Sontak saja, jawaban itu membuat khalifah emosi. Ia menilai, jawaban itu tak sopan dan menghina dirinya. Amirul Mukminin Walid bin Marwan yang kadung emosi, meminta diambilkan gancu. Ia menghancurkan sebagian tembok gereja dengan tangannya sendiri.
Tak berselang lama, kepala pemerintahan pun mengumpulkan para pekerja bangunan. Di antara mereka ada yang bertugas menghancurkan gereja. Sebagian lain, menata masjid dan fasilitas yang akan dibangun. Jadilah Gereja Yohanes hancur lebur. Bekas bangunanya dimasukkan ke dalam wilayah masjid.
Sakit hati. Sedih. Marah. Merasa tak mendapat keadilan. Diskriminatif. Itulah yang dirasakan oleh kaum Nasrani Damaskus. Kelak di masa, Khalifah Umar bin Abdul Aziz (717-720 M) berkuasa, mereka mengadukan perbuatan Walid bin Marwan tersebut. Mereka menuntut keadilan atas gereja Yohanes yang dirobohkan dan dimasukkan menjadi bagian masjid Damaskus.
Menerima protes dan pengaduan tersebut, Umar bin Abdul Aziz lantas mengambil tindakan hukum. Ia menulis surat pada Gubernurnya di Damaskus. Surat itu berisi perintah khalifah agar perluasan masjid diberikan kepada kaum Nasrani. Dan dibangun kembali Gereja Yohanes di sana. Pasalnya, itu dulu milik kaum Kristen, sebelum dirobohkan di masa Walid bin Marwan.
Sontak saja, surat itu membuat geram kaum muslimin.

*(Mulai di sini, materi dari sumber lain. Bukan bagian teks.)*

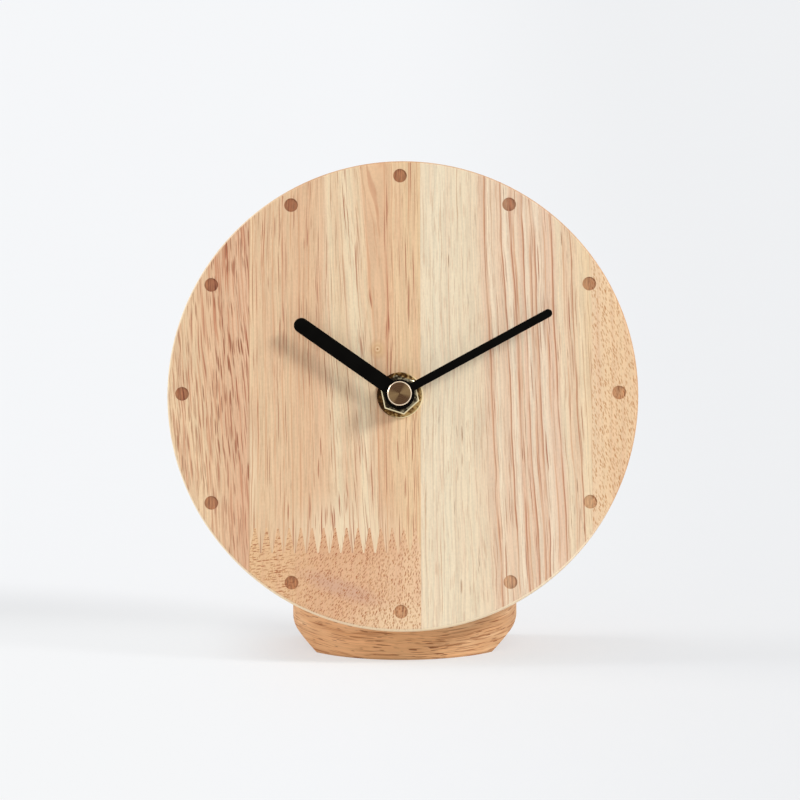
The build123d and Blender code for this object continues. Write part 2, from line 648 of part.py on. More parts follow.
def setting_knob():
    """Knurled knob, shaft and pinion in one piece, which turns the motion wheel by hand."""
    knob_front = cover_back + RECESS_DEPTH - BODY_GAP
    knob_back = knob_front - KNOB_HEIGHT
    knob = rod(KNOB_RADIUS, knob_back, knob_front)
    knob = chamfer(knob.edges().filter_by(GeomType.CIRCLE), KNOB_CHAMFER)
    for number in range(KNOB_GROOVES):
        x, y = polar(KNOB_RADIUS, number * 360 / KNOB_GROOVES)
        knob -= rod(KNOB_GROOVE_RADIUS, knob_back - OVERRUN, knob_front + OVERRUN, x, y)
    knob -= rod(KNOB_DISH_RADIUS, knob_back - OVERRUN, knob_back + KNOB_DISH_DEPTH)
    knob += rod(KNOB_SHAFT_RADIUS, knob_front, layer_back("motion"))
    knob += toothed(KNOB_TEETH, knob_module, knob_phase, "motion")
    knob += rod(KNOB_PIVOT_RADIUS, layer_front("motion"), arbor_front)
    return knob.moved(Pos(knob_x, knob_y, 0))


# Going train
def centre_wheel():
    wheel = toothed(CENTRE_TEETH, centre_module, centre_phase, "centre")
    bore = MINUTE_TAIL_RADIUS + RUN_CLEARANCE
    return wheel - rod(bore, layer_back("centre") - OVERRUN, layer_front("centre") + OVERRUN)


def third_wheel():
    wheel = toothed(THIRD_TEETH, third_module, third_phase, "third")
    wheel += toothed(THIRD_PINION_TEETH, centre_module, third_pinion_phase, "third", "centre")
    wheel += rod(ARBOR_RADIUS, arbor_back, arbor_front)
    return wheel.moved(Pos(third_x, third_y, 0))


def seconds_wheel():
    wheel = toothed(SECONDS_TEETH, seconds_module, seconds_phase, "seconds")
    wheel += toothed(SECONDS_PINION_TEETH, third_module, seconds_pinion_phase, "seconds", "third")
    bore_back = layer_back("seconds") - OVERRUN
    return wheel - rod(SECONDS_ARBOR_RADIUS, bore_back, layer_front("third") + OVERRUN)


def seconds_arbor():
    return rod(SECONDS_ARBOR_RADIUS, arbor_back, minute_tip_front - SECONDS_ARBOR_SHORT)


def fast_wheel():
    wheel = toothed(FAST_TEETH, fast_module, fast_phase, "fast")
    wheel += toothed(FAST_PINION_TEETH, seconds_module, fast_pinion_phase, "fast", "seconds")
    wheel += rod(ARBOR_RADIUS, arbor_back, arbor_front)
    return wheel.moved(Pos(fast_x, fast_y, 0))


def rotor_pinion():
    pinion = toothed(ROTOR_TEETH, fast_module, rotor_phase, "fast")
    pinion += rod(ARBOR_RADIUS, arbor_back, arbor_front)
    return pinion.moved(Pos(rotor_x, rotor_y, 0))


magnet_front = layer_back("fast") - MAGNET_STAND
magnet_back = magnet_front - MAGNET_THICKNESS
stator_back = (magnet_front + magnet_back) / 2 - STATOR_THICKNESS / 2
stator_front = stator_back + STATOR_THICKNESS
core_back = stator_front
core_front = core_back + STATOR_THICKNESS
core_left = rotor_x - STATOR_LEFT
core_right = rotor_x + STATOR_RIGHT
core_y = core_top - STATOR_LEG_WIDTH / 2
coil_z = (core_back + core_front) / 2
coil_left = core_left + STATOR_LEG_WIDTH + BOBBIN_END_GAP
coil_right = core_right - STATOR_LEG_WIDTH - BOBBIN_END_GAP


def core_post_places():
    inset = STATOR_LEG_WIDTH / 2
    return [(core_left + inset, core_y), (core_right - inset, core_y)]


def rotor_magnet():
    return tube(MAGNET_RADIUS, ARBOR_RADIUS, magnet_back, magnet_front, rotor_x, rotor_y)


def stator():
    """A flat yoke round the rotor, with two legs up to the coil's core."""
    low = rotor_y - STATOR_BAR_WIDTH / 2
    hole_radius = MAGNET_RADIUS + STATOR_HOLE_GAP
    plate = block(core_left, core_right, low, low + STATOR_BAR_WIDTH, stator_back, stator_front)
    plate += rod(hole_radius + STATOR_RING_WIDTH, stator_back, stator_front, rotor_x, rotor_y)
    for left in (core_left, core_right - STATOR_LEG_WIDTH):
        plate += block(left, left + STATOR_LEG_WIDTH, low, core_top, stator_back, stator_front)
    return plate - rod(hole_radius, stator_back - OVERRUN, stator_front + OVERRUN, rotor_x, rotor_y)


def coil_core():
    return block(core_left, core_right, core_top - STATOR_LEG_WIDTH, core_top, core_back, core_front)


def along_coil(shape):
    """Turn a shape drawn along the spindle so that it lies along the coil, from its left end."""
    return shape.moved(Rot(0, 90, 0)).moved(Pos(coil_left, core_y, coil_z))


def bobbin_window():
    length = coil_right - coil_left
    return block(-STATOR_THICKNESS / 2, STATOR_THICKNESS / 2, -STATOR_LEG_WIDTH / 2, STATOR_LEG_WIDTH / 2,
                 -OVERRUN, length + OVERRUN)


def bobbin_drum_radius():
    return math.hypot(STATOR_LEG_WIDTH, STATOR_THICKNESS) / 2 + BOBBIN_WALL


def coil_bobbin():
    length = coil_right - coil_left
    body = rod(bobbin_drum_radius(), 0, length)
    for start in (0, length - BOBBIN_FLANGE):
        body += rod(BOBBIN_FLANGE_RADIUS, start, start + BOBBIN_FLANGE)
    return along_coil(body - bobbin_window())


def coil_winding():
    length = coil_right - coil_left
    return along_coil(tube(COIL_RADIUS, bobbin_drum_radius(), BOBBIN_FLANGE, length - BOBBIN_FLANGE))


# Circuit board
board_front = chamber_front - BOARD_DEPTH
board_back = board_front - BOARD_THICKNESS


def board_post_places():
    low = board_bottom + BOARD_POST_INSET
    high = board_bottom + board_height - BOARD_POST_INSET
    right = board_left + board_width - BOARD_POST_INSET
    return [(board_left + BOARD_POST_INSET, low), (right, low), (right, high)]


def circuit_board():
    return block(board_left, board_left + board_width, board_bottom, board_bottom + board_height,
                 board_back, board_front)


def quartz_crystal():
    """A small can that lies on the board, sunk a little into its glue."""
    can = Cylinder(CRYSTAL_RADIUS, CRYSTAL_LENGTH)
    can = fillet(can.edges().group_by(Axis.Z)[-1], CRYSTAL_END_ROUND)
    x = board_left + CRYSTAL_X_SHARE * board_width
    y = board_bottom + CRYSTAL_Y_SHARE * board_height
    can = can.moved(Rot(90, 0, 0)).moved(Pos(x, y, board_back - CRYSTAL_RADIUS + CRYSTAL_SINK))
    reach = CRYSTAL_LENGTH
    return can - block(x - reach, x + reach, y - reach, y + reach, board_back, board_back + CRYSTAL_RADIUS)


def control_chip():
    x = board_left + CHIP_X_SHARE * board_width
    y = board_bottom + CHIP_Y_SHARE * board_height
    blob = rod(CHIP_RADIUS, board_back - CHIP_HEIGHT, board_back, x, y)
    return fillet(blob.edges().group_by(Axis.Z)[0], CHIP_EDGE_ROUND)


# Battery and its contacts
def battery():
    """A round cell with its raised end to the right."""
    half = BATTERY_LENGTH / 2
    can = rod(BATTERY_RADIUS, -half, half - BATTERY_NUB_LENGTH)
    can = fillet(can.edges().filter_by(GeomType.CIRCLE), BATTERY_EDGE_ROUND)
    can += rod(BATTERY_NUB_RADIUS, half - BATTERY_NUB_LENGTH, half)
    return can.moved(Rot(0, 90, 0)).moved(Pos(0, battery_y, battery_z))


def battery_contact(side):
    """A sprung strip at one end of the battery, with a pressed bump that faces it."""
    wall = side * chamber_half
    inner = wall - side * CONTACT_THICKNESS
    low = battery_y - CONTACT_HEIGHT / 2
    back = battery_z - CONTACT_WIDTH / 2
    strip = block(min(wall, inner), max(wall, inner), low, low + CONTACT_HEIGHT, back, back + CONTACT_WIDTH)
    bump = Cone(CONTACT_BUMP_RADIUS, CONTACT_BUMP_RADIUS / 2, CONTACT_BUMP_REACH)
    place = Pos(inner - side * CONTACT_BUMP_REACH / 2, battery_y, battery_z)
    return strip + bump.moved(Rot(0, -90 * side, 0)).moved(place)


def export_nodes():
    os.makedirs("parts", exist_ok=True)
    for name, shape in dial_staves().items():
        export_step(on_dial(shape), f"parts/{name}.step")
    standing = {"foot": foot(), "foot_dowels": foot_dowels()}
    for name, shape in standing.items():
        export_step(shape, f"parts/{name}.step")
    round_hub = {
        "movement_case": movement_case(),
        "movement_cover": movement_cover(),
        "dial_gasket": dial_gasket(),
        "threaded_bush": threaded_bush(),
        "bush_washer": bush_washer(),
        "hex_nut": hex_nut(),
        "hour_hand": hour_hand(),
        "hour_wheel": hour_wheel(),
        "minute_hand": minute_hand(),
        "minute_pipe": minute_pipe(),
        "cap_nut": cap_nut(),
        "motion_wheel": motion_wheel(),
        "setting_knob": setting_knob(),
        "centre_wheel": centre_wheel(),
        "third_wheel": third_wheel(),
        "seconds_wheel": seconds_wheel(),
        "seconds_arbor": seconds_arbor(),
        "fast_wheel": fast_wheel(),
        "rotor_pinion": rotor_pinion(),
        "rotor_magnet": rotor_magnet(),
        "stator": stator(),
        "coil_core": coil_core(),
        "coil_bobbin": coil_bobbin(),
        "coil_winding": coil_winding(),
        "circuit_board": circuit_board(),
        "quartz_crystal": quartz_crystal(),
        "control_chip": control_chip(),
        "battery": battery(),
        "contact_positive": battery_contact(1),
        "contact_negative": battery_contact(-1),
    }
    for name, shape in round_hub.items():
        export_step(on_hub(shape), f"parts/{name}.step")


export_nodes()
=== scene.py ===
import bmesh
import bpy
import json
import math
from mathutils import Euler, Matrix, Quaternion, Vector


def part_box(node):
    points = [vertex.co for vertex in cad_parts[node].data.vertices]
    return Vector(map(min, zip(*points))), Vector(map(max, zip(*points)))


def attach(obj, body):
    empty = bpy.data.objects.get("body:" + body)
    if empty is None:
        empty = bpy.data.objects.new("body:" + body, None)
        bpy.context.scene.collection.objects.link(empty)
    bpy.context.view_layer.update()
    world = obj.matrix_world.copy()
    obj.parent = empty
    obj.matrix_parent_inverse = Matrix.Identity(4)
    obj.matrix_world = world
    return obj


# Round wooden desk clock: the finish of every piece, a few fine details, light, floor and camera.
# Places inside the materials are in millimetres, in the board's own frame or in the part's.

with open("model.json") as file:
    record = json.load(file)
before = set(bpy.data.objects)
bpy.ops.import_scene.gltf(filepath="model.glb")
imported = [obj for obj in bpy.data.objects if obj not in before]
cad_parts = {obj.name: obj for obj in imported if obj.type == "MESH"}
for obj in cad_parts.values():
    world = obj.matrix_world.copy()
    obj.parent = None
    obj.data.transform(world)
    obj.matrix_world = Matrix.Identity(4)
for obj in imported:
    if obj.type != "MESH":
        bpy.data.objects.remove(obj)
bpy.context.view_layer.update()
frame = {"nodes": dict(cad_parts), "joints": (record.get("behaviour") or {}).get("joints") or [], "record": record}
nodes = frame["nodes"]
MM = 0.001

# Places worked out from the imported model
spindle = next(joint for joint in frame["joints"] if joint["name"] == "minute_spin")
facing = -Vector(spindle["axis"])               # out of the board's face
uphill = Vector((0, facing.z, -facing.y))       # up along the board's face
board_tilt = math.asin(facing.z) - math.pi / 2
hub_point = Vector(spindle["pos_m"]) / MM


def depth_of(node):
    """How far out along the spindle the rearmost point of a node lies, in millimetres."""
    return min(vertex.co.dot(facing) for vertex in nodes[node].data.vertices) / MM


face_depth = depth_of("bush_washer")            # the washer lies on the board's face
hub_face = hub_point + facing * (face_depth - hub_point.dot(facing))
HUB_X = -0.9                                    # the spindle stands this far from the board's middle
dial_centre = hub_face - Vector((HUB_X, 0, 0))
left_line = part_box("dial_stave_left")[1].x / MM
middle_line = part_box("dial_stave_center_right")[0].x / MM
right_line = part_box("dial_stave_right")[0].x / MM

# Burnt dots, and the rim
DOT_COUNT = 12
DOT_RADIUS = 2.17
DOT_RING_RADIUS = 69.6
DOT_RING_X = -0.7                               # the ring was set slightly off the board's middle
DOT_RING_Y = 0.7
RIM_REACH = 73.0                                # the rim starts this far from the board's middle


# Node trees
def colour(red, green, blue):
    """A colour as a screen shows it, 0 to 255, turned into the light that it stands for."""
    shares = [channel / 255 for channel in (red, green, blue)]
    return tuple(s / 12.92 if s <= 0.04045 else ((s + 0.055) / 1.055) ** 2.4 for s in shares) + (1.0,)


class Value:
    """A number that varies over a surface. Sums and products of values add nodes."""

    def __init__(self, paint, socket):
        self.paint = paint
        self.socket = socket

    def do(self, operation, first, second=0.0):
        made = self.paint.node("Math", {0: first, 1: second}, operation=operation)
        return Value(self.paint, made.outputs[0])

    def __add__(self, other):
        return self.do("ADD", self, other)

    def __sub__(self, other):
        return self.do("SUBTRACT", self, other)

    def __mul__(self, other):
        return self.do("MULTIPLY", self, other)

    def __neg__(self):
        return self.do("MULTIPLY", self, -1.0)

    def __abs__(self):
        return self.do("ABSOLUTE", self)

    __radd__ = __add__
    __rmul__ = __mul__

    def __rsub__(self, other):
        return self.do("SUBTRACT", other, self)

    def root(self):
        return self.do("SQRT", self)

    def least(self, other):
        return self.do("MINIMUM", self, other)

    def most(self, other):
        return self.do("MAXIMUM", self, other)

    def ease(self, start, end):
        """Rises smoothly from 0 at start to 1 at end, or falls where start is the larger."""
        sockets = {"Value": self, "From Min": start, "From Max": end}
        made = self.paint.node("MapRange", sockets, interpolation_type="SMOOTHSTEP")
        return Value(self.paint, made.outputs[0])


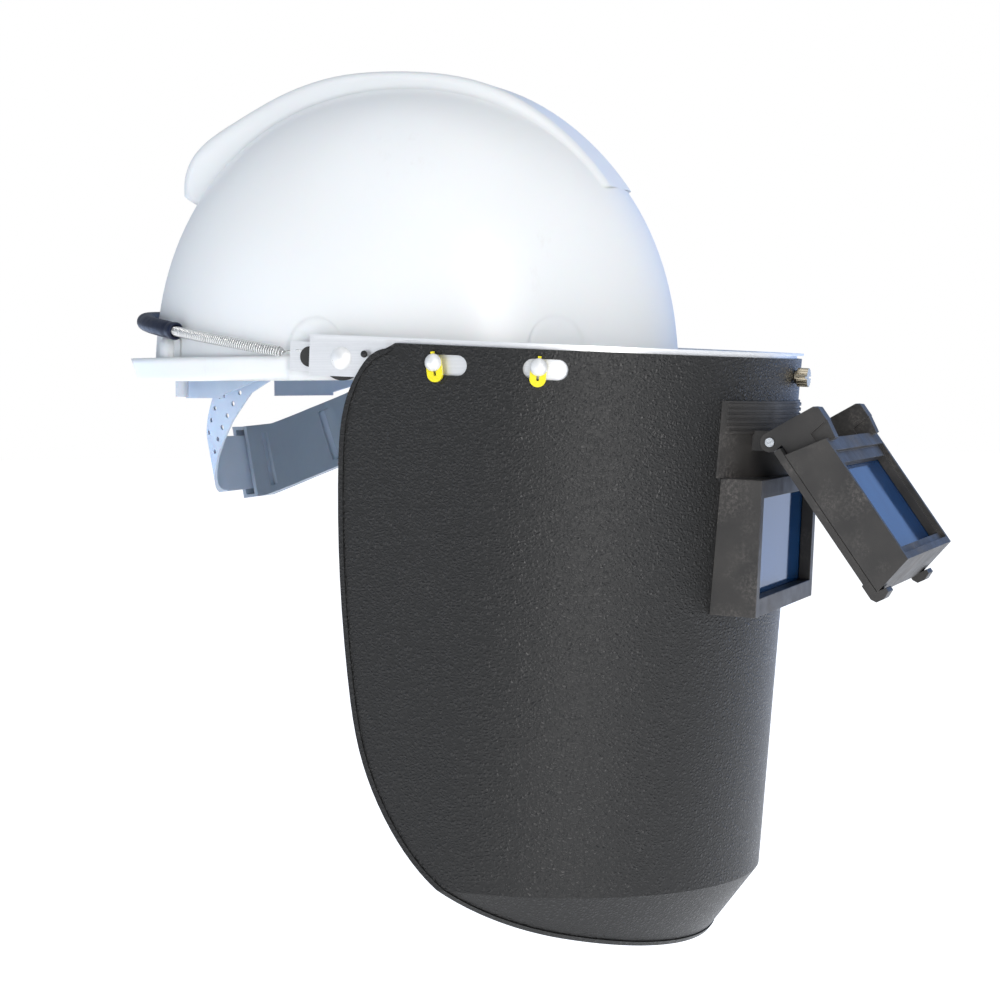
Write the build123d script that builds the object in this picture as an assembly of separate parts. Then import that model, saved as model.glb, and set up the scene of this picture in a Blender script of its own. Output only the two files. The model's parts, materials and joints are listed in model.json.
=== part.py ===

Sulaiman Habib Al Maharibi, ahli Fikih di Damaskus sempat berkata setelah membaca surat tersbut, “ Kita merobohkan masjid kita setelah kita azan dan shalat di sana. Lantas dikembalikan kepada Nasrani,” begitu katanya.
Meski begitu, kaum muslimin tetap melaksanakan titah sang khalifah. Gereja Yohanes dikembalikan kepada fungsinya. Masjid Damaskus, kembali ke posisi awal. Hal itu pun dilaporkan kepada khalifah Umar bin Abdul Aziz. Ia senang mendengar tanggapan kaum muslimin. Dan melanjutkan pembangunan Gereja Yohanes.